** Written exercise **
Check every line below for the word "scene" and copy each one that has it.

** Provided data **
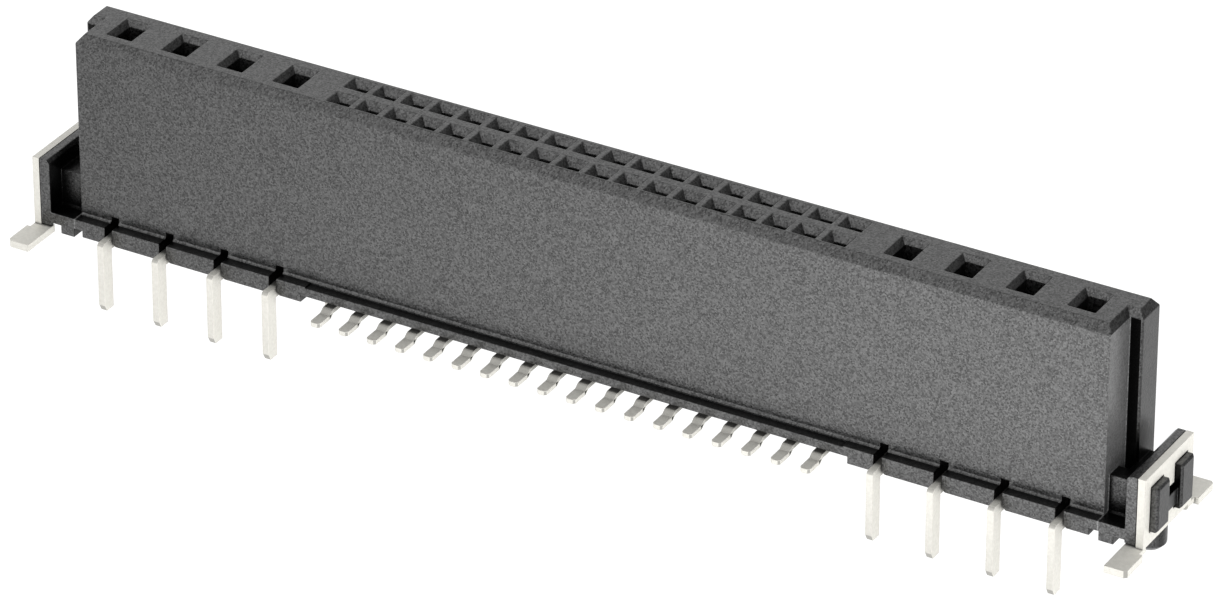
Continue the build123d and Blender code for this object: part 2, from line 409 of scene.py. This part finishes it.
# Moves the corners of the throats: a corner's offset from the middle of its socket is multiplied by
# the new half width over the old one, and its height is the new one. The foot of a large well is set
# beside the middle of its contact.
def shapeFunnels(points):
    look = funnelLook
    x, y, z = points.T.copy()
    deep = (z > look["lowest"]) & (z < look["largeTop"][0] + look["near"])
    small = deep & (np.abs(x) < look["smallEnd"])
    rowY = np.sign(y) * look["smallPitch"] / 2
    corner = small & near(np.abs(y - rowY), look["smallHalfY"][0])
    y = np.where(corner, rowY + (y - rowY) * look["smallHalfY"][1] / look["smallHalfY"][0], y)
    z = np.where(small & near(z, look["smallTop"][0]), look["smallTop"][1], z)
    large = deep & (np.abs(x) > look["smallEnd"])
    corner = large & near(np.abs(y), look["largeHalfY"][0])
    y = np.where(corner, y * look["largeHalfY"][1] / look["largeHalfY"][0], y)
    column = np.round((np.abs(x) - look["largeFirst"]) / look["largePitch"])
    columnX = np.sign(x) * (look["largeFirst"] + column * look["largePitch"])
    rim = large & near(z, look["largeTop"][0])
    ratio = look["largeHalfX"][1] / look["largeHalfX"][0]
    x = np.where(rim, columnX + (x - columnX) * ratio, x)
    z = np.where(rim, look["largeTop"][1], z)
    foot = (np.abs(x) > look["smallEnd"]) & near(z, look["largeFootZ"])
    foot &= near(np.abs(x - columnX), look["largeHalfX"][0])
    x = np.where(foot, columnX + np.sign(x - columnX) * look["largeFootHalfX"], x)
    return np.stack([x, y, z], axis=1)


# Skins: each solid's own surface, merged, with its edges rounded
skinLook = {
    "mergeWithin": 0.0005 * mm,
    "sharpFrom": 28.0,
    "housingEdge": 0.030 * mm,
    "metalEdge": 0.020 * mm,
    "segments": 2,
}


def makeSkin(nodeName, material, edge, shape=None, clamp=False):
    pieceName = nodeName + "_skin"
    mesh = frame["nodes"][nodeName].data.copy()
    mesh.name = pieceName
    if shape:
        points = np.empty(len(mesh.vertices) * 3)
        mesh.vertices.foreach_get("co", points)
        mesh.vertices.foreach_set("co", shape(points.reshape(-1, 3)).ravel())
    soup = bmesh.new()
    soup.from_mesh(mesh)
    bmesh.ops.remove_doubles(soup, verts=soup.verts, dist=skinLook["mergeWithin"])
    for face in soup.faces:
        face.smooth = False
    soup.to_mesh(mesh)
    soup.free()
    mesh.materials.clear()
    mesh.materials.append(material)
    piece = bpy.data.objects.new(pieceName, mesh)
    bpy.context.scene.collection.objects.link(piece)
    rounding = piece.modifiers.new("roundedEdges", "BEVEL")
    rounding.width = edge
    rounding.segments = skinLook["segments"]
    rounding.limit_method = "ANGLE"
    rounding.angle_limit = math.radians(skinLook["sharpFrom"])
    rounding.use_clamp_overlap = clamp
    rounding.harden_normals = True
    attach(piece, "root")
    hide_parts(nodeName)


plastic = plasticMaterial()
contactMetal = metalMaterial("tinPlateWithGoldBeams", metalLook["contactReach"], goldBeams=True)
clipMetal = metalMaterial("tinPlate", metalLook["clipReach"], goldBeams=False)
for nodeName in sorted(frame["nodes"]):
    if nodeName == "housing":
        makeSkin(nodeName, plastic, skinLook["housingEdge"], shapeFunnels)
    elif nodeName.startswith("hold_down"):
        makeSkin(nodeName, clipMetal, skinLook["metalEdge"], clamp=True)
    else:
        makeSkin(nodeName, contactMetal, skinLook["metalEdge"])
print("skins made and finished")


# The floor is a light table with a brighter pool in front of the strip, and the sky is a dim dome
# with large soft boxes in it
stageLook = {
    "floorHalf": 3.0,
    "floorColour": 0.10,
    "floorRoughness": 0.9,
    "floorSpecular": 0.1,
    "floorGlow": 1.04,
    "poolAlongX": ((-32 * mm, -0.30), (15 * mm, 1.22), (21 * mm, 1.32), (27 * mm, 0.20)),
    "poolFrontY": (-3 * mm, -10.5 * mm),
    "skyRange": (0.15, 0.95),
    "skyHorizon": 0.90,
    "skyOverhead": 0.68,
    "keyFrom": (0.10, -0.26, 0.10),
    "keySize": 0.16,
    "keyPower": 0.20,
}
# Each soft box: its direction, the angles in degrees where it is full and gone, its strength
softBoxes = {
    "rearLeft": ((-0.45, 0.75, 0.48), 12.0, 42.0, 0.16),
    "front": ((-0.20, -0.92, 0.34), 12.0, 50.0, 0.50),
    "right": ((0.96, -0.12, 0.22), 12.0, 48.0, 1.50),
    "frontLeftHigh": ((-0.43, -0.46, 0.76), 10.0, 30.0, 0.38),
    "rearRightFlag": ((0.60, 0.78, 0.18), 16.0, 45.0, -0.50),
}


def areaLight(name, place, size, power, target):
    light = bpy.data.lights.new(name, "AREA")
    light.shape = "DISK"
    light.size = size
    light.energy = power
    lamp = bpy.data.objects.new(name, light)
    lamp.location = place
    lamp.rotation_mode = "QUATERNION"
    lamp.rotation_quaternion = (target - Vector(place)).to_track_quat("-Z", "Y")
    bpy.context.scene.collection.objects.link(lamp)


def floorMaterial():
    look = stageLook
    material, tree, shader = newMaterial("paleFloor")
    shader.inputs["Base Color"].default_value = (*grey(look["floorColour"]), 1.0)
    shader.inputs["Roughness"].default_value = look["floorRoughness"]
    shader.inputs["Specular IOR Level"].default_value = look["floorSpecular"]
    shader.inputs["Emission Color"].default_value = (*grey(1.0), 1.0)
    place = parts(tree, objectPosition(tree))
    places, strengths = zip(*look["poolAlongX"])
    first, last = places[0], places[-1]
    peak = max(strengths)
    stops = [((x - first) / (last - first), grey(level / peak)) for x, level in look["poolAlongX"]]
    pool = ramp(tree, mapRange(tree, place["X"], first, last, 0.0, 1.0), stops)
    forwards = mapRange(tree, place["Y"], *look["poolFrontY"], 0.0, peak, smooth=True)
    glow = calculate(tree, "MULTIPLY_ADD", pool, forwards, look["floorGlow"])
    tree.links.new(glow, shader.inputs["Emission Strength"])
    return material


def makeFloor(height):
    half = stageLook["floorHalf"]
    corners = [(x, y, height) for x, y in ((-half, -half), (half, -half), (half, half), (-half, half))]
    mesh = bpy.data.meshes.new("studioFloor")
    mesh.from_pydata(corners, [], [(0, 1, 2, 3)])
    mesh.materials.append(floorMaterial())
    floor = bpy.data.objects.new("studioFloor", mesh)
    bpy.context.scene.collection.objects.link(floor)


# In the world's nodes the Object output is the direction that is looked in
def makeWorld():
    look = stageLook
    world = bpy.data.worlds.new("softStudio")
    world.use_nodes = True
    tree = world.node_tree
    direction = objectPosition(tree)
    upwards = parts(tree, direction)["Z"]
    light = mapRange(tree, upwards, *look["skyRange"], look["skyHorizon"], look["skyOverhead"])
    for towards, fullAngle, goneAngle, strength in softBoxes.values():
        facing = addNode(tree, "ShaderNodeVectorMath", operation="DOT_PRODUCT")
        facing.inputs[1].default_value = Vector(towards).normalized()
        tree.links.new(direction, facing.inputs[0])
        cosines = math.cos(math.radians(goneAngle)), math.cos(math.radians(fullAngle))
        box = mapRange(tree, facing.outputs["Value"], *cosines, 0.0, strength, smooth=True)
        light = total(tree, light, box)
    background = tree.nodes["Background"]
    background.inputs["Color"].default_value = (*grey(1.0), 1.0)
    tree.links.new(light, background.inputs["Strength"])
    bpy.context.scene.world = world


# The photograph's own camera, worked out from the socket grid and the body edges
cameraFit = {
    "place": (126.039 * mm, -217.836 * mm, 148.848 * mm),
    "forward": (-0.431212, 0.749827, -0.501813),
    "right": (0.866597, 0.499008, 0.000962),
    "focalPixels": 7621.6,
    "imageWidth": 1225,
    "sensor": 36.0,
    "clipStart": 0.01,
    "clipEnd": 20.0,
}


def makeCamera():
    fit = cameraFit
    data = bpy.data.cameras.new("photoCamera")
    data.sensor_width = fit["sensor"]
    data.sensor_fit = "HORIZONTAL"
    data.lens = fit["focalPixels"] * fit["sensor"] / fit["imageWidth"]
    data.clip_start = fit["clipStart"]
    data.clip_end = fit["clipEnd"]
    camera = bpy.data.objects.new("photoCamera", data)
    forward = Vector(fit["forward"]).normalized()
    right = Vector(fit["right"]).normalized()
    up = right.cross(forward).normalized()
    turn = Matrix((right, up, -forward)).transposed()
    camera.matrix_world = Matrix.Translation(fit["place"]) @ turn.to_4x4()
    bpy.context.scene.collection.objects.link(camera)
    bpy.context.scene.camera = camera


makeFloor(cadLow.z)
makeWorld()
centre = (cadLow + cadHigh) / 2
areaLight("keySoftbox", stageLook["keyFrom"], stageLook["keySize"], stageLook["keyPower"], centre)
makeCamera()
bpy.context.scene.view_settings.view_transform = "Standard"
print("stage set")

** Exercise answer **
Continue the build123d and Blender code for this object: part 2, from line 409 of scene.py. This part finishes it.
    bpy.context.scene.collection.objects.link(piece)
    bpy.context.scene.collection.objects.link(lamp)
    bpy.context.scene.collection.objects.link(floor)
    bpy.context.scene.world = world
    bpy.context.scene.collection.objects.link(camera)
    bpy.context.scene.camera = camera
bpy.context.scene.view_settings.view_transform = "Standard"